Namun dalam buku ini juga disajikan berbagai
macam kalam arab baik yang berupa syair atau prosa baru sekaligus dilengkapi kritikan
terhadap keotentikan bahasa tersebut oleh para ulama-ulama nahwu, seperti yang
dilakukan oleh Nashr bin Ashim, Yahya bin Ya’mar, Abu ishaq Al-Khadhramiy, Isa
bin Umar Al-Tsaqafi, Yunus bin Habib dan sebagainya. Suhu politik dan fanatic
kedaerahan ikut juga mempengaruhi terhadap corak nahwu, seperti Bashrah dan
Kufah. Mereka saling bersaing dalam memamerkan pendapatnya yang paling kuat dan
mengkritik pendapat madzhab lain. Kritik antar madzhab mulai muncul pada
periode ketiga dari sejarah nahwu Bashrah yaitu masa Al-Kahlil, sedangkan untuk
Kufah adalah pada periode pertama yaitu masa Ar-Ruasi. Kemudian dilanjutkan
oleh murid-muridnya dari Al-Khalil diwakili oleh Sibawaih dan Al-Ruasi diwakili
oleh Al-Kisa’i. mereka berdua saling berdebat dan mengkritik yang disaksikan
dihadapan Al-Barmaki.
Pada perkembangan
selanjutnya kritik tidak hanya terjadi antar madzhab, pada satu
madzhabpun terjadi kritik sebagaimana dalam penemuan penelitian ini. Sibawaih
seorang tokoh Bashrah yang tidak diragukan lagi tingkat keilmuannya dalam
bidang nahwu dikrik habis-habisan oleh Al-Mubarrid. Al-Kitab karangan Sibawaih
yang oleh para ulama’ nahwu dianggap sebagai Qur’anu Al-Nahwu, ternyata banyak
dari pendapat Sibawaih yang dianggap lemah oleh Al-Mubarrid, bahkan tidak
segan-segan Al-Mubarrid mengatakan pendapatnya Sibawaih sangat jelek (ra’yun
radi).
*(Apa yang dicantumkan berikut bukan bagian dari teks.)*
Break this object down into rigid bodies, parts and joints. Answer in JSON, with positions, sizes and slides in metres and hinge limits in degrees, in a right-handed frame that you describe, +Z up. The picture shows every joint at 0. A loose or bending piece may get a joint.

Bentuk kritikan-kritikan ini oleh penulis dijelaskan secara rinci,
mendetail dan sangat rapi dan tidak terkesan berat sebelah karena kritik yang
telah dibuat oleh Al-Mubarrid sendiri itu bukannya menjatuhkan, akan tetapi lebih
bersifat konstruktif, karena mereka berdua sama-sama berasal dari madzhab yang
sama yaitu Bashrah. Pendapat Sibawaih yang dikritik Al-Mubarrid dalam
penelitian ini sebanyak 132 permasalahan.
Sisi kekurangan pada buku ini, penyajian
bahan materi ada yang bersifat rumpang, karena seringkali
gejala bahasa yang sama (contoh sama) dianalisis dengan kacamata berbeda,
begitupula adanya kemungkinan-kemingkinan pengembangan dari sebuah kasus akan
memunculkan pendapat yang berbeda. Hal ini sedikit menambah kebingungan bagi
pembaca, khususnya bagi pembaca yang belum pernah sama sekali menyentuh apa itu
ilmu nahwu. Buku ini sebenarnya bermutu dan kategori the best. Namun lebih baik
lagi dan sangat layak dikonsumsi oleh kalangan yang telah mengenal
kajian-kajian nahwu terlebih dahulu. Karena bacaan yang disajikan disini
menggunakan bahasa dan kaidah arab tingkat tinggi, permasalahannya dalam buku
ini tidak semua kaidah-kaidah balaghoh atau contoh kritikan yang menyangkut
sastra arab tidak dijelaskan beserta arti dan maksud dari kalimat contoh yang
dijadikan kritik tadi. Jadi apabila buku ini dipelajari bagi pemula atau
pembaca yang belum pernah sama sekali mengenal nahwu, pasti hasilnya adalah
nihil. Atau bisa dikatakan yang seharusnya dapat dijadikan penujang namun malah
berubah menjadi sebaliknya (tidak paham sama sekali).